Response mode is single-shot: each delivery clears the field (§5.2). A handler that wants the next utterance re-enters from within its :response handler (§5.1).

Identity invariant. A handler MUST set skill_id to its own identity. The converse plugin MUST ignore (log and discard) any response_mode entry whose skill_id does not appear in session.converse_handlers — an unrecognised owner could route an utterance to an unintended handler.

Single-holder invariant. At most one holder per session. A handler that sets response_mode while another entry is present overwrites it silently; the previous holder's framework-side timer eventually fires.


3. Activation lifecycle

Four mutation pathways apply to session.converse_handlers:

  • Automatic activation on dispatch (§3.1) — orchestrator-side, on every <skill_id>:<intent_name> dispatch. The dominant path.
  • Match-phase mutation via Match.updated_session (PIPELINE-1 §4.2) — the converse plugin uses this to pre-promote a poll-winner atomically with its claim.
  • Transformer-driven mutation (§3.3) — any transformer MAY mutate the field; metadata transformers are the recommended hook.
  • Handler-side mutation — a dispatched handler MAY mutate the field in-place (SESSION-2 §2.6); the change rides forward on the handler's emissions.

Optional TTL pruning is described in §3.2.

3.1 Automatic activation on dispatch

The orchestrator MUST stamp session.converse_handlers whenever it dispatches to an owner via the OVOS-PIPELINE-1 §7 dispatch topic <skill_id>:<intent_name>. This rule is uniform — it applies to every dispatch including reserved intent_names converse (§4.3) and response (§5.2). Stamping converse_handlers on reserved-name dispatches is intentional: a skill that just handled a converse or response turn remains eligible for the next poll. This differs from OVOS-PIPELINE-1 §7.1's suppression of active_handlers stamps for reserved names — the two lists have independent stamping rules.

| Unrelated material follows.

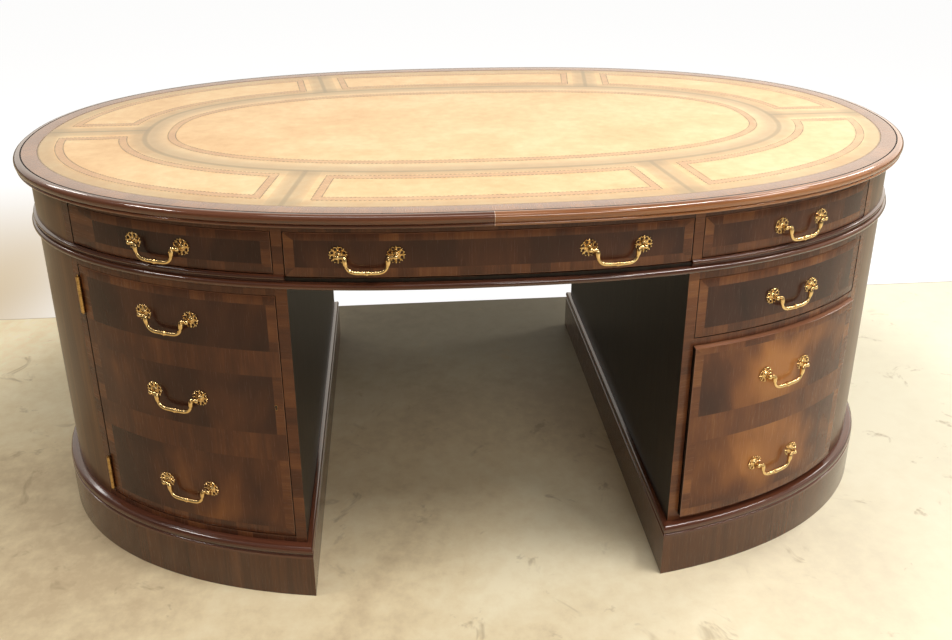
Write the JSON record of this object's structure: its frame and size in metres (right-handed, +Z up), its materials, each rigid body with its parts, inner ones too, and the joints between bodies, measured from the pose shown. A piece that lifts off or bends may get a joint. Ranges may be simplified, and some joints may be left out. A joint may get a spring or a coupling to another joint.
{
  "type": "partners desk",
  "caption": "Oval partners desk with a leather writing top on drawer pedestals; drawers, a cupboard door and swinging bail handles face both long sides.",
  "frame": {"origin": "on the floor under the middle of the desk", "axes": "+X along the length, to the right of the front sitter's view; +Y from the front to the back; +Z up"},
  "size_m": [1.82, 1.1, 0.775],
  "materials": {
    "mahogany": "french polished, crossbanded",
    "mahogany_edge": "french polished",
    "leather": "waxed, with tooled borders",
    "drawer_oak": "unpolished",
    "brass": "polished, aged"
  },
  "bodies": {
    "carcass": {"top_board": "mahogany", "leather_inset": "leather", "edge_moulding": "mahogany_edge", "frieze_apron": "mahogany", "frieze_tray": "drawer_oak", "waist_moulding": "mahogany_edge", "left_pedestal_case": "mahogany", "right_pedestal_case": "mahogany", "left_pedestal_frame": "drawer_oak", "right_pedestal_frame": "drawer_oak", "left_plinth": "mahogany", "right_plinth": "mahogany", "front_upper_hinge": "brass", "front_lower_hinge": "brass", "back_upper_hinge": "brass", "back_lower_hinge": "brass", "front_cupboard_shelf": "drawer_oak", "back_cupboard_shelf": "drawer_oak"},
    "front_left_drawer": {"front_left_drawer_front": "mahogany", "front_left_drawer_box": "drawer_oak"},
    "front_centre_drawer": {"front_centre_drawer_front": "mahogany", "front_centre_drawer_box": "drawer_oak"},
    "front_right_drawer": {"front_right_drawer_front": "mahogany", "front_right_drawer_box": "drawer_oak"},
    "front_upper_drawer": {"front_upper_drawer_front": "mahogany", "front_upper_drawer_box": "drawer_oak"},
    "front_file_drawer": {"front_file_drawer_front": "mahogany", "front_file_drawer_box": "drawer_oak"},
    "front_cupboard_door": {"front_cupboard_door": "mahogany"},
    "back_left_drawer": {"back_left_drawer_front": "mahogany", "back_left_drawer_box": "drawer_oak"},
    "back_centre_drawer": {"back_centre_drawer_front": "mahogany", "back_centre_drawer_box": "drawer_oak"},
    "back_right_drawer": {"back_right_drawer_front": "mahogany", "back_right_drawer_box": "drawer_oak"},
    "back_upper_drawer": {"back_upper_drawer_front": "mahogany", "back_upper_drawer_box": "drawer_oak"},
    "back_file_drawer": {"back_file_drawer_front": "mahogany", "back_file_drawer_box": "drawer_oak"},
    "back_cupboard_door": {"back_cupboard_door": "mahogany"},
    "back_centre_left_bail": {"back_centre_left_bail": "brass"},
    "back_centre_right_bail": {"back_centre_right_bail": "brass"},
    "back_door_lower_bail": {"back_door_lower_bail": "brass"},
    "back_door_middle_bail": {"back_door_middle_bail": "brass"},
    "back_door_upper_bail": {"back_door_upper_bail": "brass"},
    "back_file_lower_bail": {"back_file_lower_bail": "brass"},
    "back_file_upper_bail": {"back_file_upper_bail": "brass"},
    "back_left_drawer_bail": {"back_left_drawer_bail": "brass"},
    "back_right_drawer_bail": {"back_right_drawer_bail": "brass"},
    "back_upper_drawer_bail": {"back_upper_drawer_bail": "brass"},
    "front_centre_left_bail": {"front_centre_left_bail": "brass"},
    "front_centre_right_bail": {"front_centre_right_bail": "brass"},
    "front_door_lower_bail": {"front_door_lower_bail": "brass"},
    "front_door_middle_bail": {"front_door_middle_bail": "brass"},
    "front_door_upper_bail": {"front_door_upper_bail": "brass"},
    "front_file_lower_bail": {"front_file_lower_bail": "brass"},
    "front_file_upper_bail": {"front_file_upper_bail": "brass"},
    "front_left_drawer_bail": {"front_left_drawer_bail": "brass"},
    "front_right_drawer_bail": {"front_right_drawer_bail": "brass"},
    "front_upper_drawer_bail": {"front_upper_drawer_bail": "brass"}
  },
  "joints": [
    {"name": "front_left_drawer_slide", "type": "slide", "parent": "carcass", "child": "front_left_drawer", "axis": [0, -1, 0], "range_m": [0, 0.28]},
    {"name": "front_centre_drawer_slide", "type": "slide", "parent": "carcass", "child": "front_centre_drawer", "axis": [0, -1, 0], "range_m": [0, 0.34]},
    {"name": "front_right_drawer_slide", "type": "slide", "parent": "carcass", "child": "front_right_drawer", "axis": [0, -1, 0], "range_m": [0, 0.28]},
    {"name": "front_upper_drawer_slide", "type": "slide", "parent": "carcass", "child": "front_upper_drawer", "axis": [0, -1, 0], "range_m": [0, 0.28]},
    {"name": "front_file_drawer_slide", "type": "slide", "parent": "carcass", "child": "front_file_drawer", "axis": [0, -1, 0], "range_m": [-0.012, 0.268]},
    {"name": "front_door_hinge", "type": "hinge", "parent": "carcass", "child": "front_cupboard_door", "pos_m": [-0.73771, -0.33463, 0.36], "axis": [0, 0, -1], "range_deg": [0, 105]},
    {"name": "back_left_drawer_slide", "type": "slide", "parent": "carcass", "child": "back_left_drawer", "axis": [0, 1, 0], "range_m": [0, 0.28]},
    {"name": "back_centre_drawer_slide", "type": "slide", "parent": "carcass", "child": "back_centre_drawer", "axis": [0, 1, 0], "range_m": [0, 0.34]},
    {"name": "back_right_drawer_slide", "type": "slide", "parent": "carcass", "child": "back_right_drawer", "axis": [0, 1, 0], "range_m": [0, 0.28]},
    {"name": "back_upper_drawer_slide", "type": "slide", "parent": "carcass", "child": "back_upper_drawer", "axis": [0, 1, 0], "range_m": [0, 0.28]},
    {"name": "back_file_drawer_slide", "type": "slide", "parent": "carcass", "child": "back_file_drawer", "axis": [0, 1, 0], "range_m": [0, 0.28]},
    {"name": "back_door_hinge", "type": "hinge", "parent": "carcass", "child": "back_cupboard_door", "pos_m": [0.73771, 0.33463, 0.36], "axis": [0, 0, -1], "range_deg": [0, 105]},
    {"name": "back_centre_left_swing", "type": "hinge", "parent": "back_centre_drawer", "child": "back_centre_left_bail", "pos_m": [0.20835, 0.53137, 0.69905], "axis": [0.9969, -0.0781, 0], "range_deg": [0, 110]},
    {"name": "back_centre_right_swing", "type": "hinge", "parent": "back_centre_drawer", "child": "back_centre_right_bail", "pos_m": [-0.20835, 0.53137, 0.69905], "axis": [0.9969, 0.0781, 0], "range_deg": [0, 110]},
    {"name": "back_door_lower_swing", "type": "hinge", "parent": "back_cupboard_door", "child": "back_door_lower_bail", "pos_m": [0.56599, 0.44945, 0.20956], "axis": [0.9194, -0.3934, 0], "range_deg": [0, 110]},
    {"name": "back_door_middle_swing", "type": "hinge", "parent": "back_cupboard_door", "child": "back_door_middle_bail", "pos_m": [0.56599, 0.44945, 0.40581], "axis": [0.9194, -0.3934, 0], "range_deg": [0, 110]},
    {"name": "back_door_upper_swing", "type": "hinge", "parent": "back_cupboard_door", "child": "back_door_upper_bail", "pos_m": [0.56599, 0.44945, 0.5625], "axis": [0.9194, -0.3934, 0], "range_deg": [0, 110]},
    {"name": "back_file_lower_swing", "type": "hinge", "parent": "back_file_drawer", "child": "back_file_lower_bail", "pos_m": [-0.56599, 0.44945, 0.20956], "axis": [0.9194, 0.3934, 0], "range_deg": [0, 110]},
    {"name": "back_file_upper_swing", "type": "hinge", "parent": "back_file_drawer", "child": "back_file_upper_bail", "pos_m": [-0.56599, 0.44945, 0.40581], "axis": [0.9194, 0.3934, 0], "range_deg": [0, 110]},
    {"name": "back_left_drawer_swing", "type": "hinge", "parent": "back_left_drawer", "child": "back_left_drawer_bail", "pos_m": [0.56599, 0.44945, 0.69905], "axis": [0.9194, -0.3934, 0], "range_deg": [0, 110]},
    {"name": "back_right_drawer_swing", "type": "hinge", "parent": "back_right_drawer", "child": "back_right_drawer_bail", "pos_m": [-0.56599, 0.44945, 0.69905], "axis": [0.9194, 0.3934, 0], "range_deg": [0, 110]},
    {"name": "back_upper_drawer_swing", "type": "hinge", "parent": "back_upper_drawer", "child": "back_upper_drawer_bail", "pos_m": [-0.56599, 0.44945, 0.5625], "axis": [0.9194, 0.3934, 0], "range_deg": [0, 110]},
    {"name": "front_centre_left_swing", "type": "hinge", "parent": "front_centre_drawer", "child": "front_centre_left_bail", "pos_m": [-0.20835, -0.53137, 0.69905], "axis": [-0.9969, 0.0781, 0], "range_deg": [0, 110]},
    {"name": "front_centre_right_swing", "type": "hinge", "parent": "front_centre_drawer", "child": "front_centre_right_bail", "pos_m": [0.20835, -0.53137, 0.69905], "axis": [-0.9969, -0.0781, 0], "range_deg": [0, 110]},
    {"name": "front_door_lower_swing", "type": "hinge", "parent": "front_cupboard_door", "child": "front_door_lower_bail", "pos_m": [-0.56599, -0.44945, 0.20956], "axis": [-0.9194, 0.3934, 0], "range_deg": [0, 110]},
    {"name": "front_door_middle_swing", "type": "hinge", "parent": "front_cupboard_door", "child": "front_door_middle_bail", "pos_m": [-0.56599, -0.44945, 0.40581], "axis": [-0.9194, 0.3934, 0], "range_deg": [0, 110]},
    {"name": "front_door_upper_swing", "type": "hinge", "parent": "front_cupboard_door", "child": "front_door_upper_bail", "pos_m": [-0.56599, -0.44945, 0.5625], "axis": [-0.9194, 0.3934, 0], "range_deg": [0, 110]},
    {"name": "front_file_lower_swing", "type": "hinge", "parent": "front_file_drawer", "child": "front_file_lower_bail", "pos_m": [0.56599, -0.46146, 0.20956], "axis": [-0.9194, -0.3934, 0], "range_deg": [0, 110]},
    {"name": "front_file_upper_swing", "type": "hinge", "parent": "front_file_drawer", "child": "front_file_upper_bail", "pos_m": [0.56599, -0.46146, 0.40581], "axis": [-0.9194, -0.3934, 0], "range_deg": [0, 110]},
    {"name": "front_left_drawer_swing", "type": "hinge", "parent": "front_left_drawer", "child": "front_left_drawer_bail", "pos_m": [-0.56599, -0.44945, 0.69905], "axis": [-0.9194, 0.3934, 0], "range_deg": [0, 110]},
    {"name": "front_right_drawer_swing", "type": "hinge", "parent": "front_right_drawer", "child": "front_right_drawer_bail", "pos_m": [0.56599, -0.44945, 0.69905], "axis": [-0.9194, -0.3934, 0], "range_deg": [0, 110]},
    {"name": "front_upper_drawer_swing", "type": "hinge", "parent": "front_upper_drawer", "child": "front_upper_drawer_bail", "pos_m": [0.56599, -0.44945, 0.5625], "axis": [-0.9194, -0.3934, 0], "range_deg": [0, 110]}
  ]
}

Activation updates session.converse_handlers as follows:

  1. Remove any existing entry whose skill_id matches the activating handler.
  2. Insert {skill_id: <activating handler's skill_id>, activated_at: <current Unix time>} at index 0.
  3. If the resulting length exceeds the §2.1 cap, drop the tail entry.

The mutation MUST be applied to the session snapshot carried by the dispatch Message (and by every Message subsequently derived from it via forward / reply / response). Activation is idempotent for an already-head owner (re-promotion to head).

A converse plugin's per-owner poll round-trip (§4.2) is not a dispatch and does not cause activation. Polled owners that decline are not added to the converse-handler list as a side effect of being polled.

3.2 Optional TTL pruning

A deployment SHOULD configure a recency-list time-to-live T seconds. Without TTL, entries age out only when the §2.1 size cap evicts the tail — which never triggers if the converse-handler count stays below the cap. A stale entry would be polled on every utterance indefinitely.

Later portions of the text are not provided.